Having an outcome take so long, putting vestments, jobs and the economy of the region at risk, clearly demonstrates why this legislation is a step in the right direction. The need for a complementary and more unified process is highlighted by the approvals process as it exists in my Forrest electorate. The process in my electorate can generally be described in most applications by using two words: ‘possums’ and ‘cockatoos’.

These two vulnerable species—the western ringtail possum and Carnaby’s black cockatoo—are the focus for endangered species in my area. This is especially the case along the coastal plain leading to the edge of the scarp. These species are picked up by the Environmental Protection and Biodiversity Conservation Act federally, which can significantly slow down the approvals process.

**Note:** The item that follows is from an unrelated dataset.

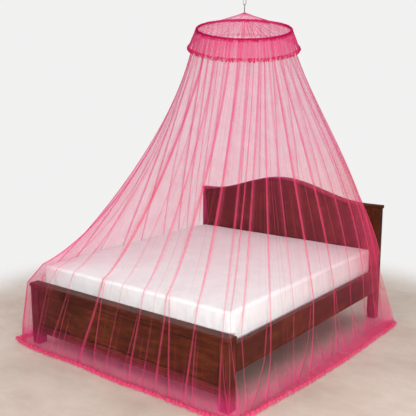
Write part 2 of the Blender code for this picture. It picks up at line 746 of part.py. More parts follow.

However, the experts on the western ringtail possum and Carnaby’s black cockatoo are in the state Department of Environment and Conservation. So it makes sense—it is common sense—that that department should lead both the research and the response to the ringtail possum and the Carnaby’s black cockatoo.

The one-stop shop will promote the sharing of environmental information and data between business, governments and, importantly, the community. I believe that the government and the minister are both to be commended on this initiative.

As I said, this is certainly a step in the right direction for harmonisation to reduce the levels of complexity, the cost, the frustration and the lack of certainty that exists across the country.